很多人都对我说,你爸爸都对你那样,你还给他上坟做什么?

    原因是复杂的,包子一点的说,他总是我父亲,再后退一步,中国传统观念,人死为大,他人已经没了,还有什么好计较的呢?

    当然,很多东西还是会忍不住计较的。

    前两天我还梦到了他,同时还梦到了小三,梦中气的肝疼。

    前几年,我那位做心理学研究的朋友对我说,当你的至亲去世一两年后,会有一次心理危机,告诉我,如果我遇到了,可以找她。

    我这位朋友给过我很多帮助,我当时点头,却想着我不会有。

    我和我父亲的关系并不好,原有的父女情,在之后的各种狗血矛盾里也消耗殆尽——我以为是这样的。

    但心理学既然是一门学科,自然不是研究个例的

    在18年的时候,我进入到了这种状态,那个时候我甚至不知道自己发生了心理危机。

    那个时候,我开始不能喝茶不能喝咖啡,只要沾一点这种刺激性的东西,就会失眠,不过当时还是间断性的,而且好像只要不喝茶,睡眠也不会太艰难,直到19年初引出那次误诊。

    其实也不能完全说是误诊,乳腺导管扩张,一般都是压力过大引起的,是心理引起的一种心理疾病。

    但我又有什么压力呢?不是说生活就没有事情,总是有各种意外的,但也没有太大的事情。

    Q7还在上幼儿园,我也不用发愁他的作业;小灰灰也没有出轨,虽然我们两个不时的会磨两句嘴,都是说完拉倒,并没有什么原则性的问题,甚至他还几乎不应酬。

    我因为从小见多了我父亲喝多耍酒疯的场面,对此非常有阴影,相亲的时候,就把这个列为了最重要的一个环境,一般在第一次见面就会问人家:你喜欢喝酒吗?

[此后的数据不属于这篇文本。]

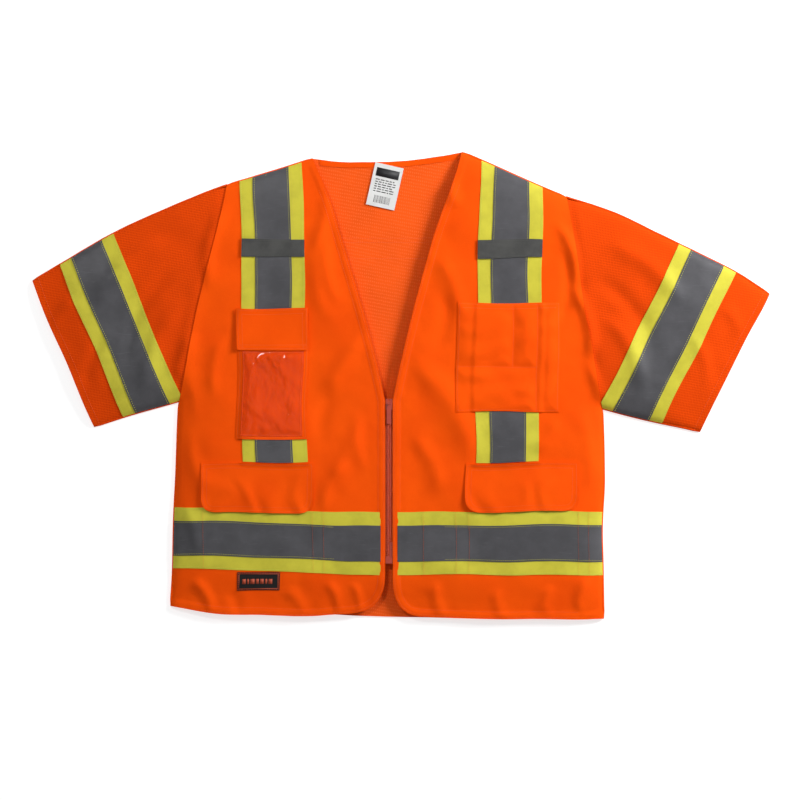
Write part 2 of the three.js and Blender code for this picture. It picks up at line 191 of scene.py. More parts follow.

    谁要对我说喜欢没事喝两杯,那不管对方什么条件,我对他印象如何,都不会再有下一次了。

    小灰灰当然是不会喝酒的,他一开始对我说的时候我并不相信,他在税局工作,我就拿过去的那个思路来想——税局的,怎么会不会喝酒呢?

    但他的确不会。

    我们刚认识不久,有一次去老太太绍酒馆吃饭,要了一瓶梅子酒,5度。

    我们两个喝,我还喝的多一些,喝的时候他还没什么反应,出来后就不行了。

    抱着门口的公交站牌,半天不能移动,用他后来的话说就是想死,站了好一会儿才算缓了口气,然后说了一句我到现在都记忆深刻的话:“这酒度数真高。”

    后来他死活不承认,说他说的是这酒劲儿真大,还对我表示,黄酒就是后劲儿足,说别说像他这种不能喝的了,他们单位能喝的都扛不住,还给我举例子说,早先某某人,喝了黄酒在沙发上坐了一夜。